In regards to people not knowing more positive hip hop songs/artists, I'm speaking of the general population and not people who actually know about hip hop. These sorts of people (and even some hip hop fans themselves) buy into stereotypes of black people that are portrayed in the "pop" hip hop songs - like Cardi B's songs.

They think that stuff in the popular rap songs are portraying "black culture" when they are not and it places us into a negative caricature for the general public and to the world at large in many ways. Many older black people in particular don't like the influence that hip hop has had on the image of being black in America. I tell them that, hell, people have never had an overly positive view of black people and their response to me is that today, often even black people have a negative view of ourselves due to the influence of negative, pervasive stereotypes and images as shown in popular hip hop music - which is very rarely a postive song/artist and on that I agree.

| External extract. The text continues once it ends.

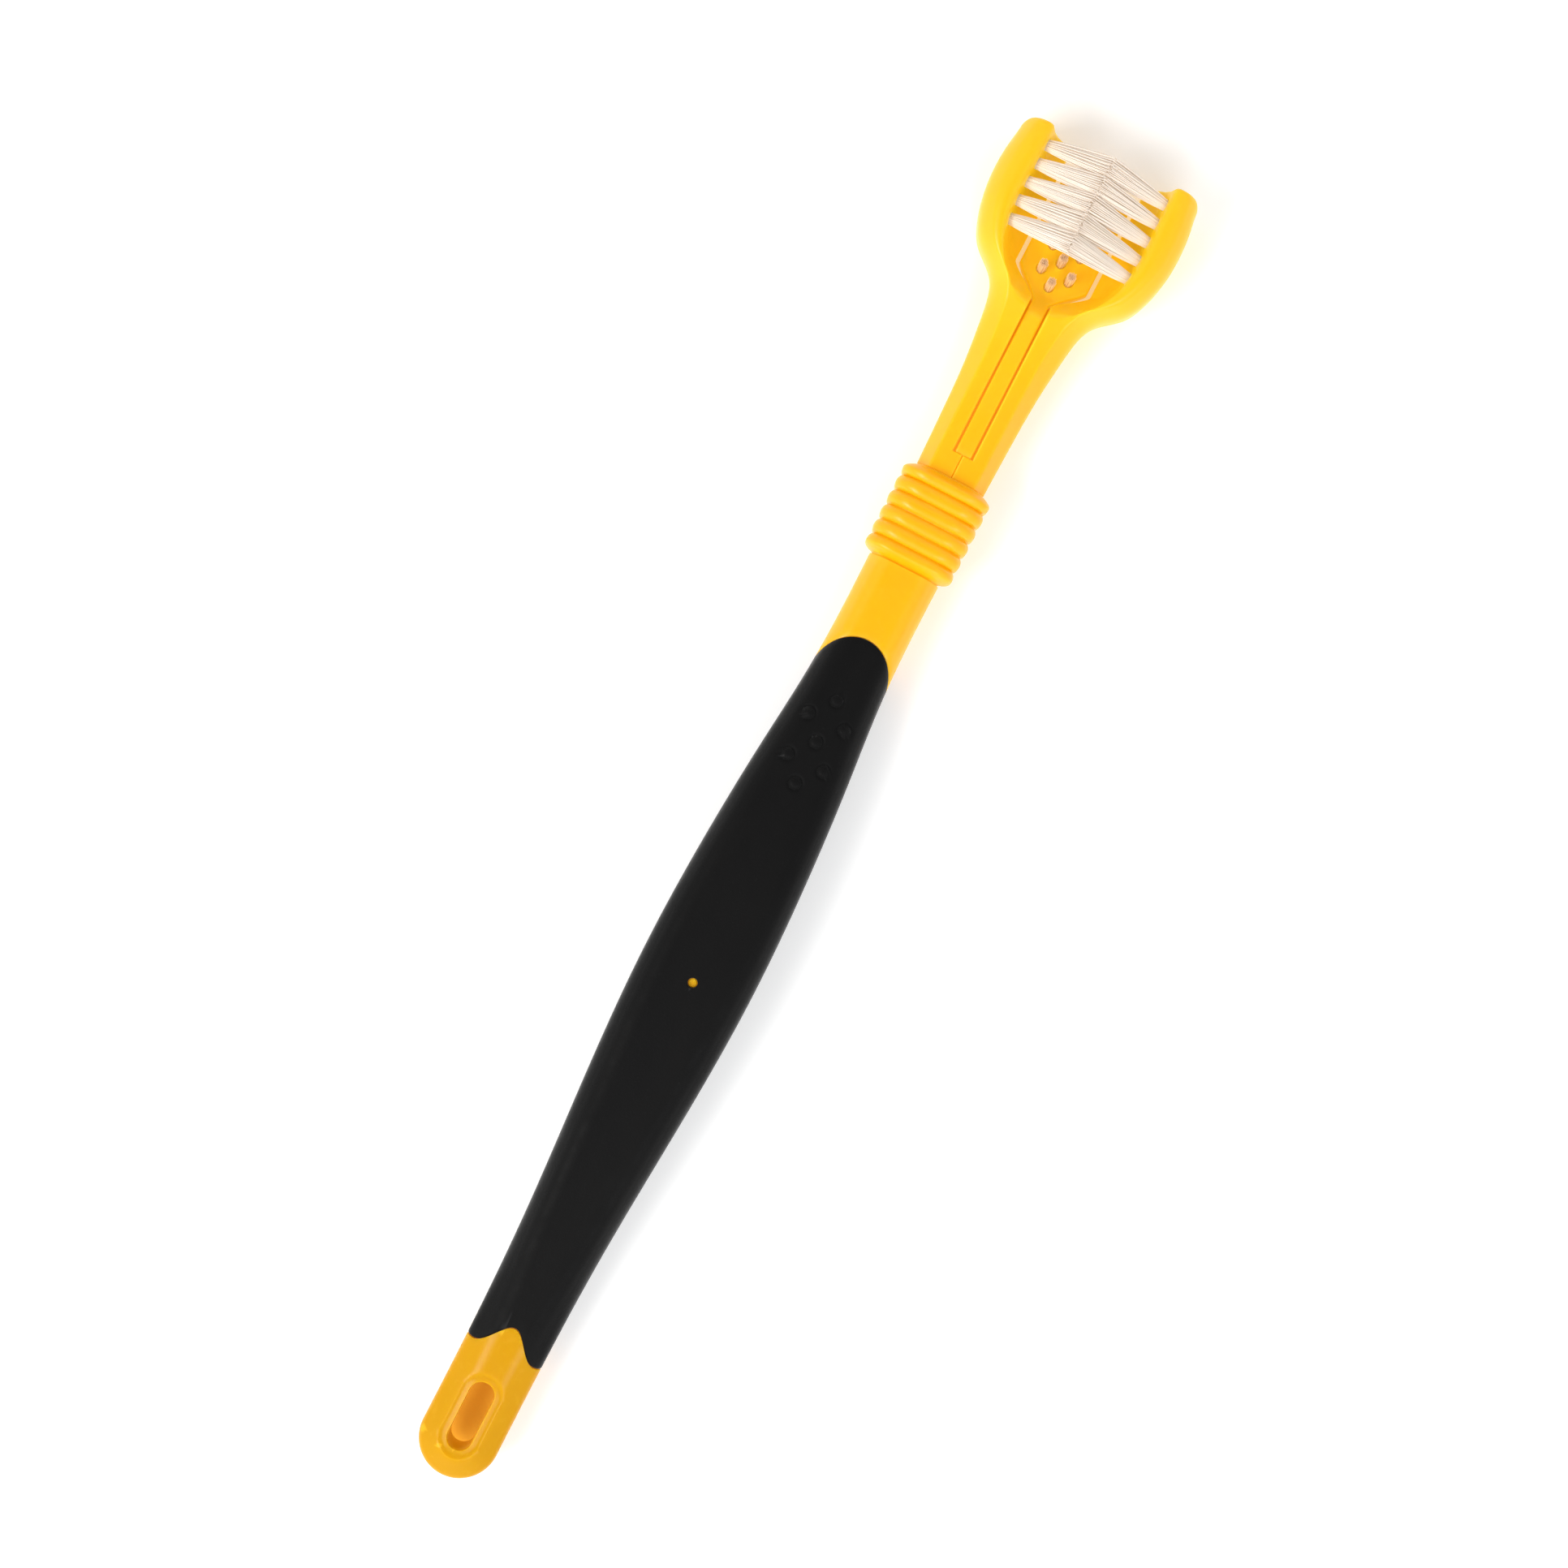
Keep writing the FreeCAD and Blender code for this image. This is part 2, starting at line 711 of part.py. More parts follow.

I think because I see so many negative comments from black people about "black people" as a whole that are based on stereotypes and hip hop lyrics it is easier for me to understand it from this perspective. But in general, I'm a hip hop fan an "old head" and I keep up with the trends and music. Humorously, my spouse got involved with a group of black activist who are seeking to diminish the negative stereotypes of black people in the music and he wanted to ban rap from our house and I told him I only listen to music at the gym and he could ban it from our son if he wanted to but it would be good to at first listen to what our son listens to in order to see if it is bad or not. He has done that and ironically started to like Cardi B lol. He also uses some of her songs to work out with now but doesn't allow her to be played by our son.